Aim of the task: Filter the data for lines with the word "axes", then copy every line so identified.

Data to use:
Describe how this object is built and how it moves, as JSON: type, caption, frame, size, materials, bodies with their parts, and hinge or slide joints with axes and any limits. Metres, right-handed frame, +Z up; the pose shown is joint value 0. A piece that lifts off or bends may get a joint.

...

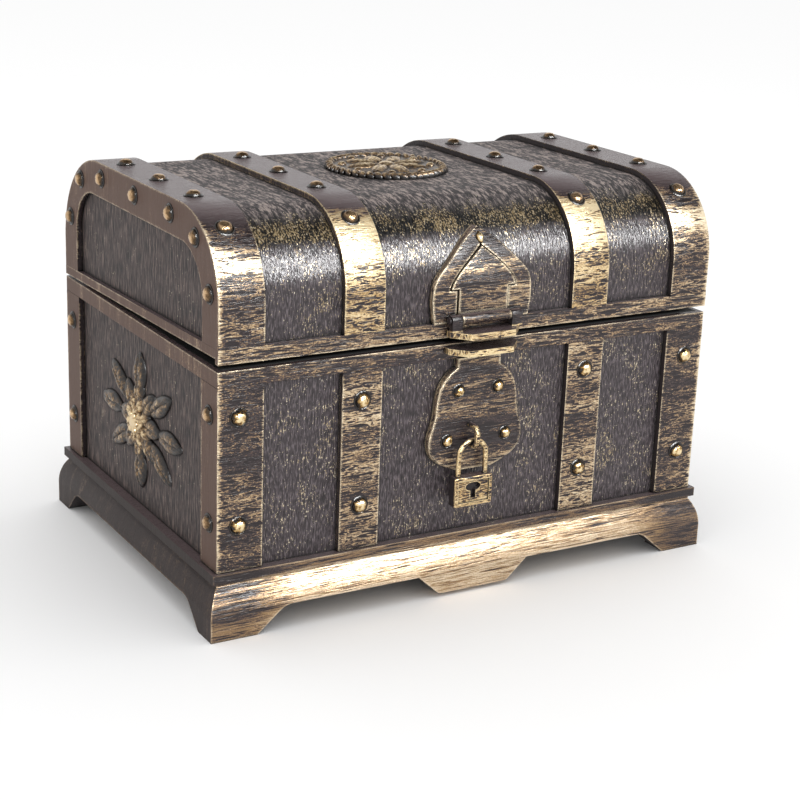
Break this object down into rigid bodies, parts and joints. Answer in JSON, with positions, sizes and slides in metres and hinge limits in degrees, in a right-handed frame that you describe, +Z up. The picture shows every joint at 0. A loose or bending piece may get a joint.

...

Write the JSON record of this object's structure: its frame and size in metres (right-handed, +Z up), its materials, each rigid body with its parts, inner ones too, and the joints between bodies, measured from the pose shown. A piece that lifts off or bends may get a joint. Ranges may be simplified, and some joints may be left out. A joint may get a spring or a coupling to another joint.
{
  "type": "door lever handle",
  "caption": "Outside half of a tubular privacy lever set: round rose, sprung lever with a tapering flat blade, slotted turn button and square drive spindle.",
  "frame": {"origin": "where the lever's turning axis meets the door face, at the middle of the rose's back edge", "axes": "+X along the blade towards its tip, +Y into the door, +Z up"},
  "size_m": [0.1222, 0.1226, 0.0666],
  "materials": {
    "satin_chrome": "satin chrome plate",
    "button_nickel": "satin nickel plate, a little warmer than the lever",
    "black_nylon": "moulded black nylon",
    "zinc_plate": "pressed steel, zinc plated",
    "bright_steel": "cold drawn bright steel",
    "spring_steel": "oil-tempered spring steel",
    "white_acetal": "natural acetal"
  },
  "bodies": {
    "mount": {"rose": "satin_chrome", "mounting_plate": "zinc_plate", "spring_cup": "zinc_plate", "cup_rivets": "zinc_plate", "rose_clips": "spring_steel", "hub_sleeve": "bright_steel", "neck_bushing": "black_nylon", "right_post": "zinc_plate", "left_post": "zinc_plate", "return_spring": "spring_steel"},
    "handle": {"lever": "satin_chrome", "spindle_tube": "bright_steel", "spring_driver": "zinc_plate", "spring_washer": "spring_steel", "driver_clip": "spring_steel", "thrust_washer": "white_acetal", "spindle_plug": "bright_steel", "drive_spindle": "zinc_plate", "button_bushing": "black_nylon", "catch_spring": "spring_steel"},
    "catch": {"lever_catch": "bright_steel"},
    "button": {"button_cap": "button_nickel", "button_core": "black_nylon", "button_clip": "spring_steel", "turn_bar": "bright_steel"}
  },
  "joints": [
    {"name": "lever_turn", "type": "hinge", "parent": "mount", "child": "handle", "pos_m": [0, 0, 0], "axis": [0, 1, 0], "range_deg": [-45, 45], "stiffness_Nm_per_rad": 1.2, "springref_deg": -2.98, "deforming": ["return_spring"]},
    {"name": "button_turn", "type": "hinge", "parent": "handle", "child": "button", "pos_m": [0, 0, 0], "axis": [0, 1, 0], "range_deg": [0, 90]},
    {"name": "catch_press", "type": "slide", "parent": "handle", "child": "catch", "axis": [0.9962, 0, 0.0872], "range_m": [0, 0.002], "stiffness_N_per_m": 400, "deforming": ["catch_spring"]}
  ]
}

Result:
Describe how this object is built and how it moves, as JSON: type, caption, frame, size, materials, bodies with their parts, and hinge or slide joints with axes and any limits. Metres, right-handed frame, +Z up; the pose shown is joint value 0. A piece that lifts off or bends may get a joint.
  "frame": {"origin": "where the lever's turning axis meets the door face, at the middle of the rose's back edge", "axes": "+X along the blade towards its tip, +Y into the door, +Z up"},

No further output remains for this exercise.